Communication of clinically important follow-up recommendations when abnormalities are identified on imaging studies is prone to error. The absence of an automated system to identify and track radiology follow-up recommendations is an important barrier to ensuring timely follow-up of patients, especially for non-acute but potentially life threatening and unexpected findings. The primary goal of this proposal is to develop a Natural Language Processing (NLP) system to extract clinically important recommendation information from free-text radiology reports. Each radiology report will be preprocessed at the structural, syntactic, and semantic level to generate features that will be used to extract the boundaries of sentences that include recommendation information as well as the details of reason for recommendation, requested imaging test, and recommendation time frame. We will use a large corpus of free-text radiology reports represented by a mixture of modalities (e.g., radiography, computed tomography, ultrasound, and magnetic resonance imaging (MRI)) from three different institutions. Using this dataset we will perform the following specific aims:
Aim 1. Create a multi- institutional radiology report corpus annotated for clinically important recommendation information;
Aim 2. Develop a novel NLP system to extract clinically important recommendations in radiology reports. The proposed research is innovative because it will generate a new text processing approach that can be used to flag reports visually and electronically so that separate workflow processes can be initiated to reduce the chance that necessary investigations or interventions suggested in the report are missed by clinicians.
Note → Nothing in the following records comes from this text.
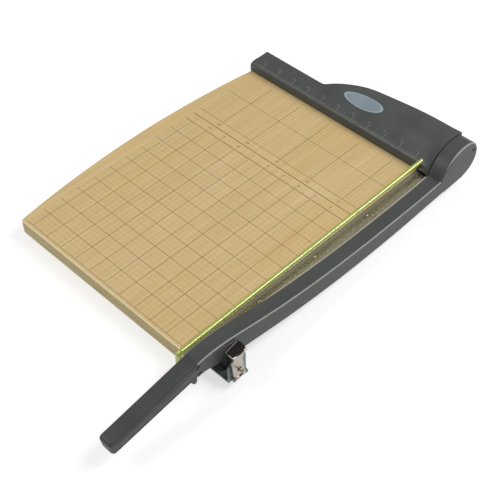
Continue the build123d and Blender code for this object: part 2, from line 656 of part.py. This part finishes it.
handle = to_grip(grip + finger_stop) - tang - block(-5, 30, ARM_FRONT, 40, -40, 60)
for z in (4.8, -5.9):
    notch = to_grip(Pos(-0.4, grip_side, z) * Box(5.0, 9.0, 2.8))
    groove = to_grip(Pos(56, grip_side, z) * Box(108, 1.2, 1.0))
    handle = handle - notch - groove
    parts["cutting_arm"] = parts["cutting_arm"] - notch
parts["handle_grip"] = cut_all(handle, grip_seats)
parts["handle_screws"] = Compound(grip_screws)

strap = latch_bracket()
hinge_pin = rod_between((LATCH_HINGE_X, 13.3, LATCH_HINGE_Z), (LATCH_HINGE_X, 34.0, LATCH_HINGE_Z), LATCH_PIN_RADIUS)
guide_pin = rod_between((BRACKET_WALL_OUTER - PLATE_THICKNESS, GUIDE_PIN_Y, GUIDE_PIN_Z),
                        (LATCH_OUTER + 7.0, GUIDE_PIN_Y, GUIDE_PIN_Z), GUIDE_PIN_RADIUS)
guide_pin = fillet(guide_pin.edges().group_by(Axis.X)[-1], 0.7)
parts["latch_bracket"] = cut_all(strap, strap_seats + [hinge_pin, guide_pin])
parts["latch_bracket_screws"] = Compound(strap_screws)
parts["latch_hinge_pin"] = hinge_pin
parts["latch_guide_pin"] = guide_pin
parts["latch_plate"] = latch_plate()
parts["latch_thumb_pad"] = thumb_pad()
spring_turns = 5
spring_pitch = 0.9
spring_helix = Helix(pitch=spring_pitch, height=spring_pitch * spring_turns, radius=1.5)
spring_helix = Pos(LATCH_HINGE_X, 26.3, LATCH_HINGE_Z) * Rot(90, 0, 0) * spring_helix
spring_profile = Plane(origin=spring_helix @ 0, z_dir=spring_helix % 0) * Circle(0.3)
parts["latch_spring"] = sweep(spring_profile, spring_helix, is_frenet=True)

bumper = block(5.5, 19.5, 20, 33, BOARD_BOTTOM, -1.6)
bumper = fillet(bumper.edges().filter_by(Axis.Z) + bumper.edges().group_by(Axis.Z)[-1], 1.0)
parts["arm_bumper"] = bumper

for name, (x, y) in FOOT_POINTS.items():
    foot = Pos(x, y, (BOARD_BOTTOM + TABLE_Z) / 2) * Cylinder(FOOT_RADIUS, FOOT_HEIGHT)
    foot = fillet(foot.edges().group_by(Axis.Z)[0], 1.5)
    foot = foot - Pos(x, y, TABLE_Z) * Cylinder(4.2, 2 * (FOOT_HEIGHT - 5.0))
    parts[name] = cut_all(foot, foot_seats)
parts["foot_screws"] = Compound(foot_screws)

# ---- move to the final origin and write -------------------------------------------------
span = Compound(list(parts.values())).bounding_box()
shift = Vector(-(span.min.X + span.max.X) / 2, -(span.min.Y + span.max.Y) / 2, -span.min.Z)
print("shift", shift, "size", span.size)

os.makedirs("parts", exist_ok=True)
for name, shape in parts.items():
    export_step(Pos(*shift) * shape, os.path.join("parts", name + ".step"))
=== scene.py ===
"""Looks for the guillotine paper cutter: materials, printed scales, studio and camera."""
import json
import math

import bmesh
import bpy
from mathutils import Matrix, Vector
from mathutils.bvhtree import BVHTree

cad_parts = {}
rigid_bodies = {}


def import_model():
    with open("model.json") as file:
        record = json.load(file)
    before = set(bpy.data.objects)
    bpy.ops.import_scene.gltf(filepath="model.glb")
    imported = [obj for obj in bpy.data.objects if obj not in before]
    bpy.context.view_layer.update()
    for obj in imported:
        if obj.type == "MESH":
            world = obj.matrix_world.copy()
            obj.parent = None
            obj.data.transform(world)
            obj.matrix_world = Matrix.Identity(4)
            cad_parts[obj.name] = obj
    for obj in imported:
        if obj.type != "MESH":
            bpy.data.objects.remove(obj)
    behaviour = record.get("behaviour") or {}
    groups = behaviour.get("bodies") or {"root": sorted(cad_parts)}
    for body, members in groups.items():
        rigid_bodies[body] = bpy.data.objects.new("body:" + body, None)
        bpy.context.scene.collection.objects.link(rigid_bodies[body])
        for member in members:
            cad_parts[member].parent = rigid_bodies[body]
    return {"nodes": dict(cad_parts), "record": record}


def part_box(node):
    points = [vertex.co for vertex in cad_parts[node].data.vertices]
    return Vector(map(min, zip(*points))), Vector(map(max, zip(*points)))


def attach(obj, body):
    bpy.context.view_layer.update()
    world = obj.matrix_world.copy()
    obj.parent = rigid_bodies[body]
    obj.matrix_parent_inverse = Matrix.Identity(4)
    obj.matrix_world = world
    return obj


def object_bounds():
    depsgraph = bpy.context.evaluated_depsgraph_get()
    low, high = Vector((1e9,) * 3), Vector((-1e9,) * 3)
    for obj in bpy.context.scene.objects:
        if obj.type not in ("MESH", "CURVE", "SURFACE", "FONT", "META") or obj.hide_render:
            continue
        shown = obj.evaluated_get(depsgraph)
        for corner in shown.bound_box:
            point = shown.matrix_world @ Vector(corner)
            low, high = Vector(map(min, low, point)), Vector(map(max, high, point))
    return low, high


for default in list(bpy.data.objects):
    bpy.data.objects.remove(default)

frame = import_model()
CAD_LOW, CAD_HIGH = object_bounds()
NODES = frame["nodes"]

MM = 0.001
INCH = 25.4 * MM

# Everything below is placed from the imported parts: the cutting edge is the bed knife's right
# side, the board's top is the bed knife's top, and the scale starts 15 inches from the
# first printed line, which is a little behind the bed knife's front end.
KNIFE_LOW, KNIFE_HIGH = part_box("bed_knife")
FIRST_LINE_SETBACK = 8 * MM
CUT_X = KNIFE_HIGH.x
TOP_Z = KNIFE_HIGH.z
FRONT_Y = KNIFE_LOW.y + FIRST_LINE_SETBACK
SCALE_Y = FRONT_Y + 15 * INCH


# ---- node helpers -----------------------------------------------------------------------
def linear(red, green, blue):
    """Display colour, 0 to 255, as the linear colour that shaders take."""
    out = []
    for value in (red, green, blue):
        part = value / 255
        out.append(part / 12.92 if part <= 0.04045 else ((part + 0.055) / 1.055) ** 2.4)
    return (*out, 1.0)


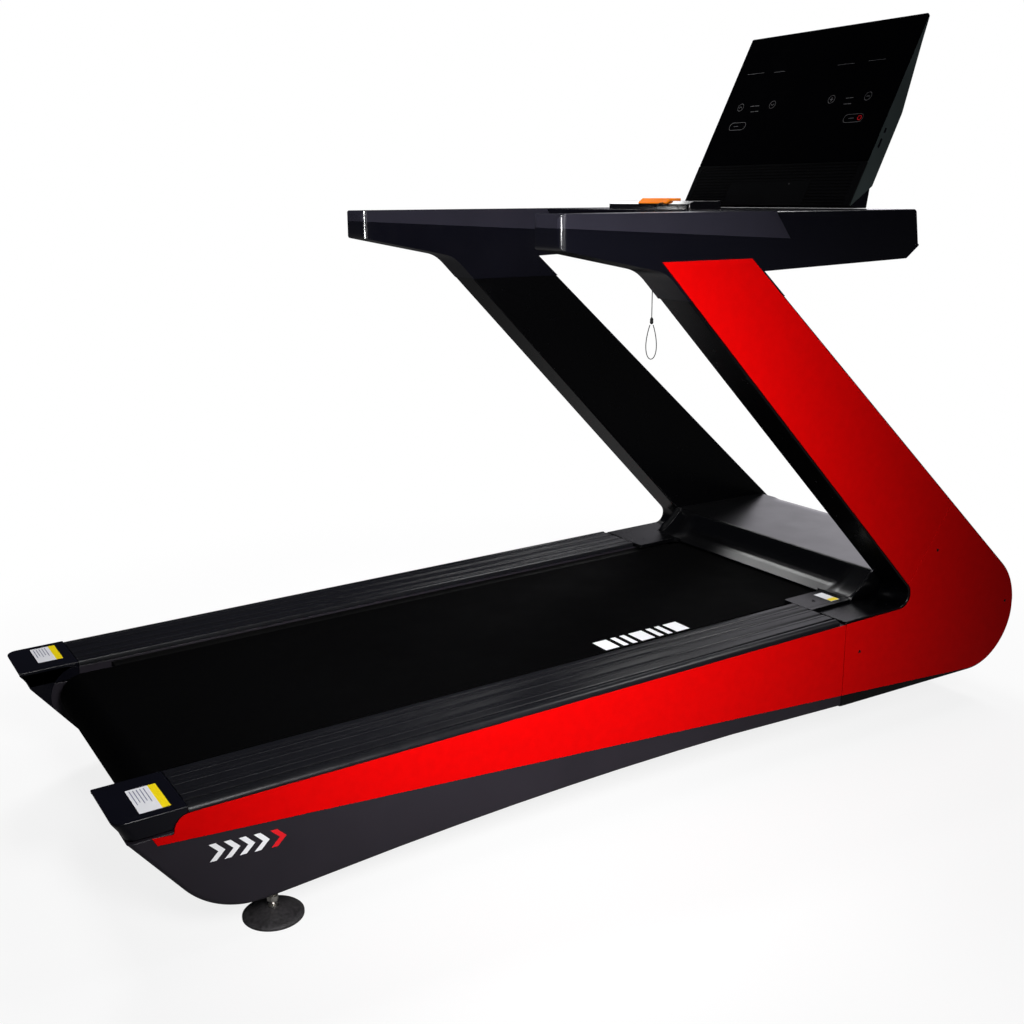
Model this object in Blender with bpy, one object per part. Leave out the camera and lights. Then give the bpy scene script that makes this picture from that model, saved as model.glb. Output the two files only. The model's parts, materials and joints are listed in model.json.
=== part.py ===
"""Motorised treadmill: flat running deck, two Z-shaped uprights, armrests and a touch console.

Units are metres, +Z is up, +X points forwards to the console and +Y is the user's left.
The origin is the middle of the base on the floor. Stations are distances along X measured
from the machine's rear end. Every sub-part is one closed solid in its own object.
"""
import math

import bmesh
import bpy
from mathutils import Vector

# ---------------------------------------------------------------- driving dimensions
LENGTH = 2.20
WIDTH = 0.92
REAR = -LENGTH / 2            # station 0 in the part's frame
HALF = WIDTH / 2
GAP = 0.0003                  # between solids that touch
SEAM = 0.0015                 # visible joint between two casings
ARC_STEP = math.radians(14)

# running deck
DECK_REAR_HEIGHT = 0.2758     # top of the foot rails at station 0
DECK_RISE = 0.0268            # rise per metre
BELT_HALF = 0.2725
BELT_THICKNESS = 0.0025
BELT_TOP = -0.0145            # below the foot rails' top
ROLLER_RADIUS = 0.045
ROLLER_HALF = 0.280
LOOP_STEPS = 12               # faces of a belt round each of its wheels
LOOP_RELIEF = 1 / math.cos(math.pi / LOOP_STEPS / 2)      # keeps those faces clear of the wheel
ROLLER_LEVEL = BELT_TOP - BELT_THICKNESS - (ROLLER_RADIUS + GAP) * LOOP_RELIEF
REAR_ROLLER = 0.118           # stations along the deck
FRONT_ROLLER = 1.780
AXLE_RADIUS = 0.0085
PULLEY_RADIUS = 0.055
BOARD_THICKNESS = 0.022
RAIL_INNER = 0.307            # foot rail edges, from the centre line
RAIL_OUTER = 0.4585
RAIL_REAR = 0.1215
RAIL_FRONT = 1.600
FRAME_INNER = 0.327           # steel side members
FRAME_OUTER = 0.3635

# casings
SKIN = 0.003
SHELL_OUTER = 0.4575          # outer face of the black side casings
PANEL_BACK = 0.4578           # red panels sit on the casings
UPRIGHT_INNER = 0.366
CASING_SEAM = 1.6175          # joint between deck casing and elbow
ELBOW_BOTTOM = 0.1085
ELBOW_RADIUS = 0.1458
KNEE_RADIUS = 0.0275
FRONT_LINE = (0.664, 0.7475, 1.7005)      # a*x + b*z = c along the upright's front edge
REAR_LINE = (1.0657, 1.12, 0.984)         # x at height z0, and run per unit of drop
RIM = 0.0045                  # black border round the red panels
UPRIGHT_TOP = 1.0437

# armrests and console
ARM_REAR = 0.848
ARM_TOP = 1.209
ARM_INNER = 0.362
ARM_OUTER = 0.4575
CONSOLE_REAR = 1.3535
CONSOLE_FRONT = 1.764
SPLIT_HEIGHT = 1.1845         # joint of upper and lower shells at ARM_REAR
SPLIT_FALL = 0.05256          # fall of that joint per metre
POD_REAR = 1.3865
POD_LIP = 1.2207              # top of the pod's rear face, below its sloping edge
POD_TOP = 1.2272
DISPLAY_STATION = 1.725
DISPLAY_HEIGHT = 1.215
DISPLAY_RECLINE = math.radians(27.5)
DISPLAY_LENGTH = 0.4675
DISPLAY_HALF = 0.286
GRILLE_LENGTH = 0.108
GLASS_THICKNESS = 0.005
HOUSING_LIP = (0.0103, 0.004)             # lower edge of the display's housing: depth, length
HOUSING_HEEL = (0.048, 0.072)

# drive and incline
MOTOR_CENTRE = (2.030, 0.2685)            # station, height
MOTOR_RADIUS = 0.060
MOTOR_PULLEY_RADIUS = 0.025
LIFT_PIVOT = (1.250, 0.155)
LIFT_ARM_INNER = 0.2555
LIFT_ARM_OUTER = 0.2855
WHEEL_CENTRE = (1.900, 0.045)
WHEEL_RADIUS = 0.045
ACTUATOR_TOP = (1.880, 0.250)
ACTUATOR_FOOT = 0.070
FOOT_STATION = 0.273
FOOT_Y = 0.405

SIDES = (("left", 1), ("right", -1))


def clear_scene():
    for item in list(bpy.data.objects):
        bpy.data.objects.remove(item, do_unlink=True)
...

The proposed set of tools will be disseminated to the biomedical informatics community as open source tools.
Communication of recommendations for necessary investigations and interventions when abnormalities are identified on imaging studies is prone to error. When recommendations are not systematically identified and promptly communicated to referrers, poor patient outcomes can result. We propose to build natural language processing tools to automatically extract clinically important recommendation information from radiology reports.